The piece that never makes the banner is the expected cost of cycling €3,500 through the games. Every game has a house edge — the percentage of every bet that statistically ends up with the operator over a large sample. High-RTP slots cluster around 3-4%. Blackjack played to basic strategy sits at 0.5%. European roulette is 2.7%. American roulette is 5.26%. When you cycle €3,500 through a 4% house edge game, the expectation is €140 in losses — not "that might happen", that statistically will happen over enough bets.
At 35x on €100 with 96% RTP slots:
You started with a €100 bonus. You statistically lose €140 clearing it. The bonus is worth minus €40 in expectation. That is the piece the bonus disclosure rules require operators to make available, but allow to be placed in T&Cs rather than the banner. Legally compliant. Mathematically hidden.
The calculator above is not an opinion. It applies the same formula every licensed operator is already running internally to price their promotional budget. We are running it in the other direction — from the player's side — using the operator's own published terms.
Game Contribution — Why Blackjack Is a Trap Under Bonus
Operators publish one wagering requirement number (e.g. "35x") and a separate rule almost nobody reads: game contribution percentages. Slots contribute 100% toward clearing. Live dealer blackjack typically contributes 10%. European roulette typically contributes 20% or is excluded entirely. Baccarat at 10%. Craps often excluded.
The math of why this matters is brutal. If blackjack (0.5% house edge) counts at 10% contribution, the effective wagering requirement becomes 350x instead of 35x. At that multiplier:
The "low house edge game" becomes worse than high-RTP slots once contribution rates are factored in. This is deliberate operator design — the contribution rate is set such that no legal path through the bonus produces positive expected value for the player at the standard terms. The calculator accounts for contribution automatically.
The Max Bet Rule — Why It Looks Like a Bug but Is a Variance Control
While a bonus is active, most operators cap your bet size at €5 or €10. This cap does not change your expected loss — the expectation is linear in total wagering, not per-bet. It changes your variance. At €5 max bet, cycling €3,500 through the games takes 700 individual bets. At €10 max bet it is 350 bets. Fewer bets means a wider distribution around the expectation.
Higher variance is the only reason any individual player ends up ahead on a negative-EV bonus.

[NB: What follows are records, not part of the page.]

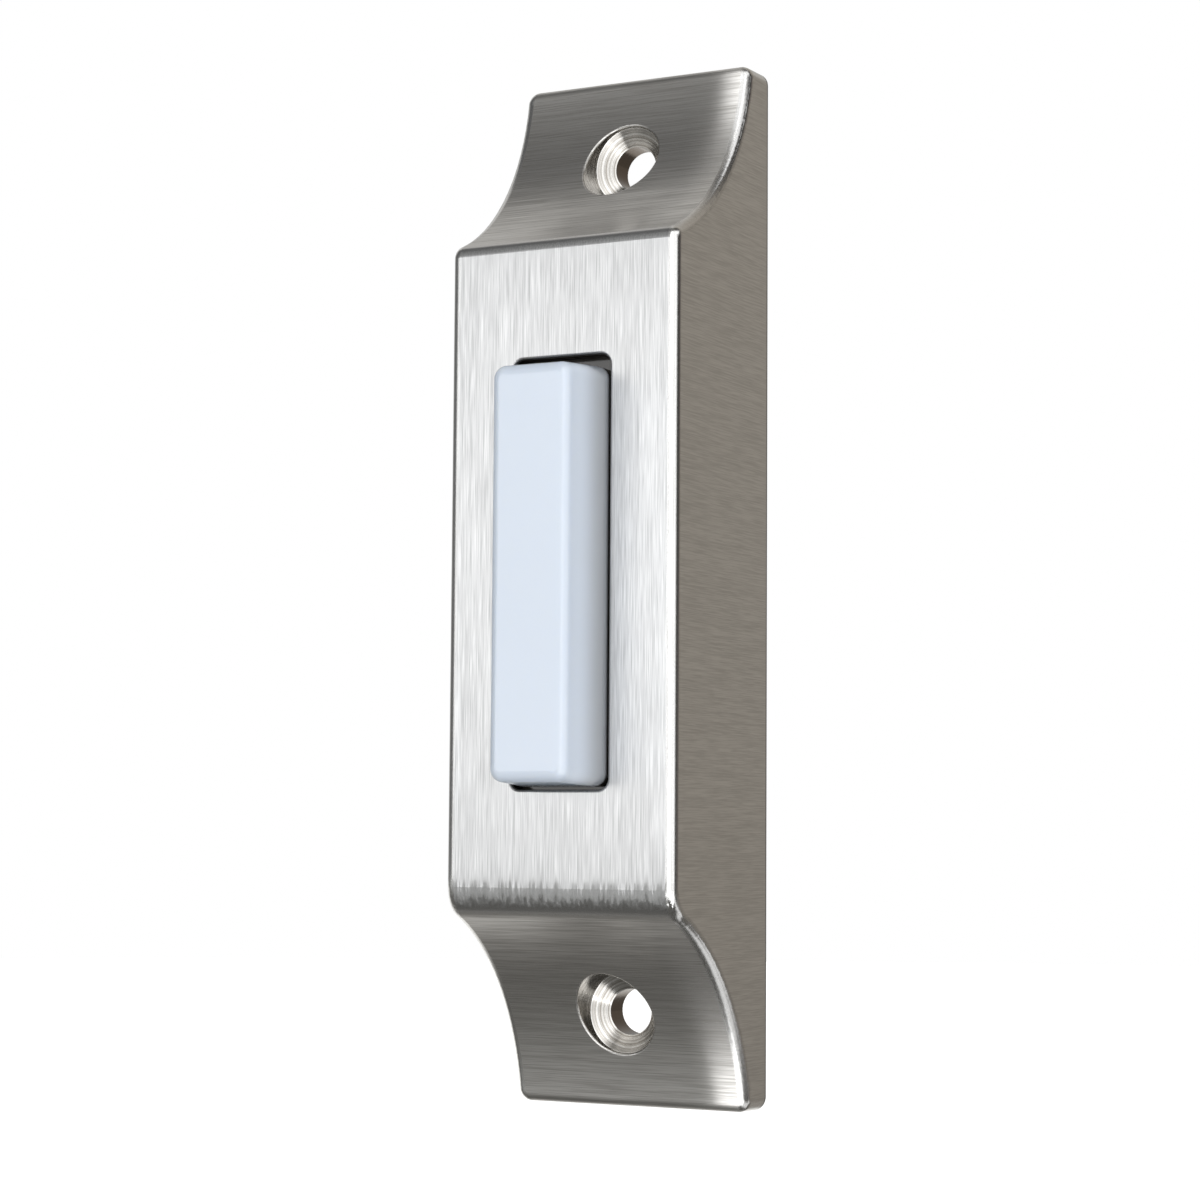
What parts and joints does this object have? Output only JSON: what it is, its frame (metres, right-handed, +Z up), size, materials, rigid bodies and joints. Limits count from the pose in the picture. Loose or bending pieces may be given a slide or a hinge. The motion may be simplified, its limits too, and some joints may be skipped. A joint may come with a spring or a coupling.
{
  "type": "doorbell push button",
  "caption": "Narrow surface-mounted doorbell push: a satin nickel cast housing with hollow-curved ends and a screw hole in each, and a sprung glossy bar button over a lit switch.",
  "frame": {"origin": "in the wall plane, at the middle of the housing's rear rim, half-way between the two screw holes", "axes": "+Z up along the housing's length, +Y into the wall, so the front and the button face -Y; +X to the right seen from in front"},
  "size_m": [0.026, 0.0264, 0.105],
  "materials": {
    "satin_nickel": "satin nickel plate, brushed along each face",
    "button_plastic": "moulded translucent white with a faint blue cast, gloss",
    "base_plastic": "moulded black thermoplastic, matt",
    "spring_steel": "drawn wire, bright",
    "screw_steel": "bright zinc plate",
    "leaf_brass": "rolled phosphor bronze, satin",
    "silver_contact": "silver, satin",
    "terminal_brass": "rolled brass, satin",
    "lamp_epoxy": "clear moulded epoxy, gloss",
    "tinned_lead": "tinned wire",
    "resistor_body": "lacquered ceramic, semi-gloss"
  },
  "bodies": {
    "housing_body": {"housing": "satin_nickel", "return_spring_upper": "spring_steel", "return_spring_lower": "spring_steel", "switch_base": "base_plastic", "base_screw_upper": "screw_steel", "base_screw_lower": "screw_steel", "contact_leaf": "leaf_brass", "leaf_contact_point": "silver_contact", "leaf_rivet": "terminal_brass", "fixed_contact_rivet": "silver_contact", "terminal_strap_upper": "terminal_brass", "terminal_strap_lower": "terminal_brass", "clamp_washer_upper": "screw_steel", "clamp_washer_lower": "screw_steel", "terminal_screw_upper": "screw_steel", "terminal_screw_lower": "screw_steel", "lamp": "lamp_epoxy", "lamp_lead_left": "tinned_lead", "lamp_lead_right": "tinned_lead", "resistor": "resistor_body", "resistor_lead_upper": "tinned_lead", "resistor_lead_lower": "tinned_lead"},
    "button": {"button_bar": "button_plastic"}
  },
  "joints": [
    {"name": "press", "type": "slide", "parent": "housing_body", "child": "button", "axis": [0, 1, 0], "range_m": [0, 0.0015], "stiffness_N_per_m": 600, "springref_m": -0.003, "deforming": ["return_spring_upper", "return_spring_lower", "contact_leaf"]}
  ]
}
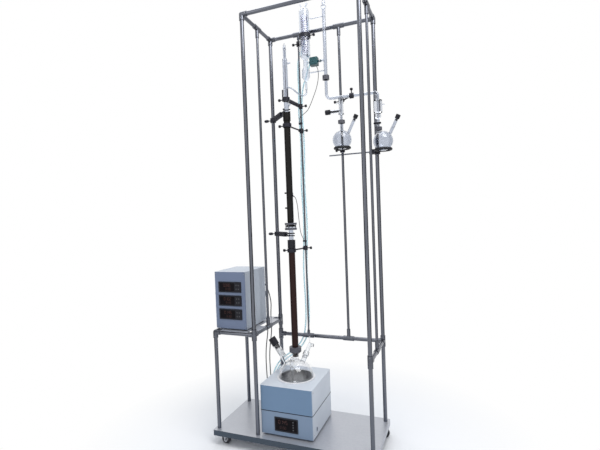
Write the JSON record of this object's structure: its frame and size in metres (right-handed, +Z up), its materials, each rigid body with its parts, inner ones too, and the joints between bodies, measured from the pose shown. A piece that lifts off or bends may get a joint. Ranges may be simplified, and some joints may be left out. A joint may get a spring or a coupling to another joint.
{
  "type": "fractional distillation unit",
  "caption": "Floor-standing glass fractional distillation unit: a heated flask, tall packed column, condenser and receivers in a wheeled tube frame with a controller.",
  "frame": {"origin": "on the floor under the middle of the tray", "axes": "+X along the tray towards the receivers, +Y to the back, +Z up"},
  "size_m": [1.1992, 0.475, 2.8514],
  "materials": {
    "tray": "satin sheet",
    "tube": "drawn tube",
    "shelf": "satin sheet",
    "fitting": "moulded",
    "caster_metal": "plated",
    "caster_wheel": "moulded",
    "mantle_base": "powder coat",
    "mantle_hood": "powder coat",
    "heated_well": "woven glass fibre",
    "display": "smooth",
    "switch": "smooth",
    "control_case": "powder coat",
    "control_panel": "powder coat",
    "meters": "moulded",
    "feet": "moulded",
    "glass": "clear",
    "coil_glass": "clear",
    "lower_column": "coated",
    "upper_column": "coated",
    "stopper": "moulded",
    "clamp_ring": "moulded",
    "valve_body": "moulded",
    "boss": "dark coating",
    "ring": "dark",
    "cable": "sheath",
    "hose": "translucent"
  },
  "bodies": {
    "unit": {"base_tray": "tray", "post_front_left": "tube", "post_front_right": "tube", "post_rear_left": "tube", "post_rear_right": "tube", "mid_posts": "tube", "cross_rails": "tube", "side_table_tubes": "tube", "support_rods": "tube", "shelf_plate": "shelf", "frame_fittings": "fitting", "caster_plates": "caster_metal", "mantle_base": "mantle_base", "mantle_hood": "mantle_hood", "mantle_well": "heated_well", "mantle_display": "display", "control_case": "control_case", "control_panel": "control_panel", "control_meters": "meters", "rubber_feet": "feet", "flask": "glass", "neck_adapter": "glass", "thermowell": "glass", "column_joint": "glass", "column_head": "glass", "thermometer": "glass", "condenser": "glass", "riser_tube": "glass", "delivery_tube": "glass", "takeoff_left": "glass", "takeoff_right": "glass", "receiver_left": "glass", "receiver_right": "glass", "condenser_coil": "coil_glass", "lower_column": "lower_column", "upper_column": "upper_column", "neck_caps": "stopper", "joint_clamps": "clamp_ring", "solenoid_valve": "valve_body", "boss_heads": "boss", "column_clamps": "boss", "ring_supports": "ring", "solenoid_cable": "cable", "column_lead": "cable", "controller_cable_a": "cable", "controller_cable_b": "cable", "water_hose_a": "hose", "water_hose_b": "hose"},
    "fork_front_left": {"caster_fork_front_left": "caster_metal"},
    "wheel_front_left": {"caster_wheel_front_left": "caster_wheel"},
    "fork_front_right": {"caster_fork_front_right": "caster_metal"},
    "wheel_front_right": {"caster_wheel_front_right": "caster_wheel"},
    "fork_rear_left": {"caster_fork_rear_left": "caster_metal"},
    "wheel_rear_left": {"caster_wheel_rear_left": "caster_wheel"},
    "fork_rear_right": {"caster_fork_rear_right": "caster_metal"},
    "wheel_rear_right": {"caster_wheel_rear_right": "caster_wheel"},
    "power_switch": {"mantle_switch": "switch"},
    "left_key": {"valve_key_left": "stopper"},
    "right_key": {"valve_key_right": "stopper"}
  },
  "joints": [
    {"name": "swivel_front_left", "type": "hinge", "parent": "unit", "child": "fork_front_left", "pos_m": [-0.4805, -0.1895, 0.09], "axis": [0, 0, 1], "continuous": true},
    {"name": "roll_front_left", "type": "hinge", "parent": "fork_front_left", "child": "wheel_front_left", "pos_m": [-0.4605, -0.1895, 0.03], "axis": [0, 1, 0], "continuous": true},
    {"name": "swivel_front_right", "type": "hinge", "parent": "unit", "child": "fork_front_right", "pos_m": [0.4805, -0.1895, 0.09], "axis": [0, 0, 1], "continuous": true},
    {"name": "roll_front_right", "type": "hinge", "parent": "fork_front_right", "child": "wheel_front_right", "pos_m": [0.5005, -0.1895, 0.03], "axis": [0, 1, 0], "continuous": true},
    {"name": "swivel_rear_left", "type": "hinge", "parent": "unit", "child": "fork_rear_left", "pos_m": [-0.4805, 0.1895, 0.09], "axis": [0, 0, 1], "continuous": true},
    {"name": "roll_rear_left", "type": "hinge", "parent": "fork_rear_left", "child": "wheel_rear_left", "pos_m": [-0.4605, 0.1895, 0.03], "axis": [0, 1, 0], "continuous": true},
    {"name": "swivel_rear_right", "type": "hinge", "parent": "unit", "child": "fork_rear_right", "pos_m": [0.4805, 0.1895, 0.09], "axis": [0, 0, 1], "continuous": true},
    {"name": "roll_rear_right", "type": "hinge", "parent": "fork_rear_right", "child": "wheel_rear_right", "pos_m": [0.5005, 0.1895, 0.03], "axis": [0, 1, 0], "continuous": true},
    {"name": "power_rocker", "type": "hinge", "parent": "unit", "child": "power_switch", "pos_m": [0.1395, -0.114, 0.15], "axis": [0, 1, 0], "range_deg": [-5, 5]},
    {"name": "left_stopcock", "type": "hinge", "parent": "unit", "child": "left_key", "pos_m": [0.3, 0.11, 2.121], "axis": [-1, 0, 0], "continuous": true},
    {"name": "right_stopcock", "type": "hinge", "parent": "unit", "child": "right_key", "pos_m": [0.534, 0.11, 2.008], "axis": [0, -1, 0], "continuous": true}
  ]
}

The operator's risk-management desk wants to narrow your variance because narrower variance means fewer outlier winners and more players ending closer to the expectation. The max bet rule is a variance compression tool, not a fraud prevention tool, whatever the terms page says about it.
When Is a Welcome Bonus Actually Worth Taking?
Run your specific operator's terms through the calculator above. The industry rules of thumb that emerge from the dataset:
- Wagering below 25x on bonus only with high-RTP slots is usually net positive in expectation. This is rare in the current market — most of the 18 operators audited above charge 35x or higher.
- 35x on bonus only sits at roughly break-even for high-RTP slots. Your edge is variance, not expectation. Make peace with that before taking the offer.
- 50x+ wagering or deposit + bonus base is designed to produce a clear negative EV for the player. Skip unless the match percentage is unusually generous (200%+).
- Low-RTP slots (below 94%) flip even lenient bonuses into negative territory. The operator knows which slot RTPs you are playing on. Pick your game before you pick your bonus.
Methodology and Data Freshness
Operator terms are pulled from each operator's current public T&Cs page — not from third-party affiliate summaries, which sometimes lag the published terms by weeks. The dataset reflects Q1 2026 pulls. When an operator changes their welcome offer materially, we update within 30 days and note the change in the update log. Game house edge data is sourced from published audit reports by eCOGRA, iTech Labs, and Gaming Laboratories International, cross-checked against operator-declared RTP ranges in their compliance filings.
The calculator computes expected value over an infinite sample — the math assumes you play enough bets for variance to average out. Individual outcomes on any specific bonus will deviate from this expectation. The purpose of the tool is to make the long-run expectation visible, not to predict your personal result.
This tool does not use affiliate trackers on any operator link in the dataset. The links point directly to the operator's public T&Cs page so the disclosure is verifiable without commercial intermediation.